I keep reminding myself that I don’t want what I had before. I left that relationship for a reason. I don’t want fighting that goes on for hours with no resolution other than exhaustion. I want something different. I want maturity and emotional intelligence and respect for one another’s autonomy.  I want what I thought was developing with this new guy.

However I’m realizing that that sort of relationship requires the one thing I’m terrified of:  Space.

It’s one of the reasons I really like this new guy. He’s got boundaries. He can see when things are getting funky from too much close contact, and that space is necessary to reconnect with oneself and find clarity. He’s really good at being his own advocate and kindly asserting himself.

I respect it. I really do. But my ego f*#king hates it.

The other night, after I got the “I’m going to need a few days to process before we talk” text from said new guy, I went outside to smoke some weed and check out. I haven’t been sleeping very well for various reasons, and thought that maybe the best thing to do in that moment was to escape my ruminating thoughts and feelings, sedate myself, and hopefully pass out. Unfortunately that’s not what happened. Instead, my ego proceeded to have an all out hissy fit. It was pretty interesting to watch:

First it tried playing the victim - “How dare he pull away like that?! Doesn’t he know that HURTS MY FEELINGS?!”.

Then it tried negotiating - “OK, what if we just give him a day then we’ll text him something light and funny to show how cool we are.”.

Then it went into complete despair - “This is it! He’s done with me! I’m such an idiot for thinking this would work out. Maybe I should just text him back and tell him it’s over. I’m going to be alone FOREVER!”.

This went on for quite some time. 

Then at some point during this tirade I heard a voice inside me say - “You realize you’re creating your own suffering by resisting this, right? And that this is what you wanted.”.

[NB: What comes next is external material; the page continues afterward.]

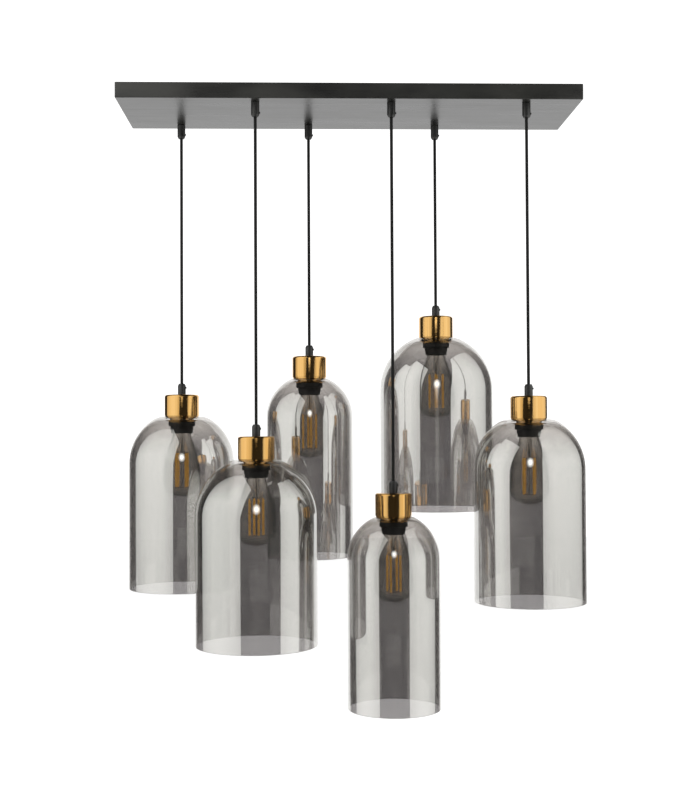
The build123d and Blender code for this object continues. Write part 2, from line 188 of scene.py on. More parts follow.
class Pendant:
    """One pendant's place and the sizes of its shade."""

    def __init__(self, index):
        side = 1 if index % 2 == 0 else -1
        self.number = index + 1
        self.cord_body = f"cord_{self.number}"
        self.head_body = f"head_{self.number}"
        self.lamp_body = f"lamp_{self.number}"
        self.x = (index // 2 - 1) * pendant_pitch - side * row_shift
        self.y = side * row_offset
        self.cup_top = -canopy_height - drops[index]
        self.crown = self.cup_top - cup_height
        self.lamp_level = self.crown - holder_below_crown
        self.radius, self.height, self.rise = shade_sizes[index]
        self.crown_lift = small_crown_lift if shade_sizes[index] == small_shade else crown_lift
        self.turn = radians(filament_turns[index])

    def point(self, level):
        """A point on the pendant's axis, in metres."""
        return Vector((self.x * MM, self.y * MM, level * MM))

    def strip_places(self):
        """Where the filament strips stand round the axis of the lamp."""
        angles = [self.turn + i * full_turn / filament_count for i in range(filament_count)]
        return [(filament_ring_radius * cos(a), filament_ring_radius * sin(a)) for a in angles]


pendants = [Pendant(i) for i in range(len(drops))]


# Shader maths


class Wire:
    """A node's output in a finish. Arithmetic on it adds Math nodes."""

    def __init__(self, finish, socket):
        self.finish = finish
        self.socket = socket

    def maths(self, operation, *values):
        settings = {"operation": operation}
        return self.finish.node("ShaderNodeMath", settings, dict(enumerate(values)))

    def other_output(self, name):
        """Another output of the node that this one comes from."""
        return Wire(self.finish, self.socket.node.outputs[name])

    def __add__(self, other):
        return self.maths("ADD", self, other)

    def __radd__(self, other):
        return self.maths("ADD", other, self)

    def __sub__(self, other):
        return self.maths("SUBTRACT", self, other)

    def __rsub__(self, other):
        return self.maths("SUBTRACT", other, self)

    def __mul__(self, other):
        return self.maths("MULTIPLY", self, other)

    def __rmul__(self, other):
        return self.maths("MULTIPLY", other, self)

    def __pow__(self, other):
        return self.maths("POWER", self, other)

    def sine(self):
        return self.maths("SINE", self)


class Finish:
    """A material, or the world, under construction."""

    def __init__(self, name, tree=None):
        self.material = None
        if tree is None:
            self.material = bpy.data.materials.new(name)
            self.material.use_nodes = True
            tree = self.material.node_tree
        self.tree = tree
        self.tree.nodes.clear()

    def node(self, kind, settings=None, values=None, outlet=0):
        """Adds a node. Its settings come first, then the values or links of its sockets."""
        made = self.tree.nodes.new(kind)
        for name, value in (settings or {}).items():
            setattr(made, name, value)
        for name, value in (values or {}).items():
            if isinstance(value, Wire):
                self.tree.links.new(value.socket, made.inputs[name])
            else:
                made.inputs[name].default_value = value
        return Wire(self, made.outputs[outlet]) if len(made.outputs) else made

    def place(self, scale=(1, 1, 1)):
        """Object coordinates in metres, stretched by a scale for each axis."""
        coordinates = self.node("ShaderNodeTexCoord", outlet="Object")
        return self.node("ShaderNodeMapping", None, {"Vector": coordinates, "Scale": scale})

    def noise(self, fineness, detail, scale=(1, 1, 1)):
        values = {"Vector": self.place(scale), "Scale": fineness, "Detail": detail}
        return self.node("ShaderNodeTexNoise", None, values)

    def spread(self, wire, low, high, start=0.3, end=0.7, kind="LINEAR"):
        """Maps start..end of a value to low..high, without going past them."""
        settings = {"clamp": True, "interpolation_type": kind}
        values = {0: wire, 1: start, 2: end, 3: low, 4: high}
        return self.node("ShaderNodeMapRange", settings, values)

    def blend(self, factor, first, second):
        """A colour between two, by a factor."""
        settings = {"data_type": "RGBA"}
        values = {0: factor, 6: (*first, 1.0), 7: (*second, 1.0)}
        return self.node("ShaderNodeMix", settings, values, 2)

    def bump(self, height, distance, strength=1.0):
        values = {"Height": height, "Distance": distance, "Strength": strength}
        return self.node("ShaderNodeBump", None, values)

    def surface(self, **values):
        sockets = {name.replace("_", " "): value for name, value in values.items()}
        return self.node("ShaderNodeBsdfPrincipled", None, sockets)

    def tinted(self, tint):
        """Clear matter that tints what is seen through it."""
        return self.node("ShaderNodeBsdfTransparent", None, {"Color": (*tint, 1)})

    def mixed(self, factor, first, second):
        return self.node("ShaderNodeMixShader", None, {0: factor, 1: first, 2: second})

    def done(self, shader, kind="ShaderNodeOutputMaterial"):
        self.node(kind, None, {"Surface": shader})
        return self.material


def colour(red, green, blue):
    """A colour as it shows in a picture, 0 to 255, in the linear values that nodes take."""
    def linear(v):
        v = v / 255
        return v / 12.92 if v <= 0.04045 else ((v + 0.055) / 1.055) ** 2.4
    return (linear(red), linear(green), linear(blue))


# Glass

edge_mirror = 0.97
smoked_mirror = 0.37
smoked_tint = (0.75, 0.733, 0.733)
smoked_edge_tint = (0.58, 0.56, 0.55)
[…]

It was like a slap upside the head.

I mean, seriously! I chose change in my life because I wanted to grow. I don’t want to be a slave to my conditioning and behavioral patterns within relationship anymore. I want to own my shit and be able to show up to partnership with an open heart and a grounded mind, knowing who I am and what my values are. Yet this thing happens when I start to “fall in love” - I lose myself a little. I start to put my self worth into whether or not this other person reciprocates my feelings. I stop cultivating my own life, and start making that one relationship the center of my universe. My brain starts to get a little obsessive about it. And this is a pattern that has been around for most of my life. It’s how I survived my childhood - by disappearing and putting other people’s needs before my own. It’s what helped perpetuate dysfunctional patterns in my previous marriage. It’s also something that keeps me from reaching my full potential in a lot of different aspects of my life.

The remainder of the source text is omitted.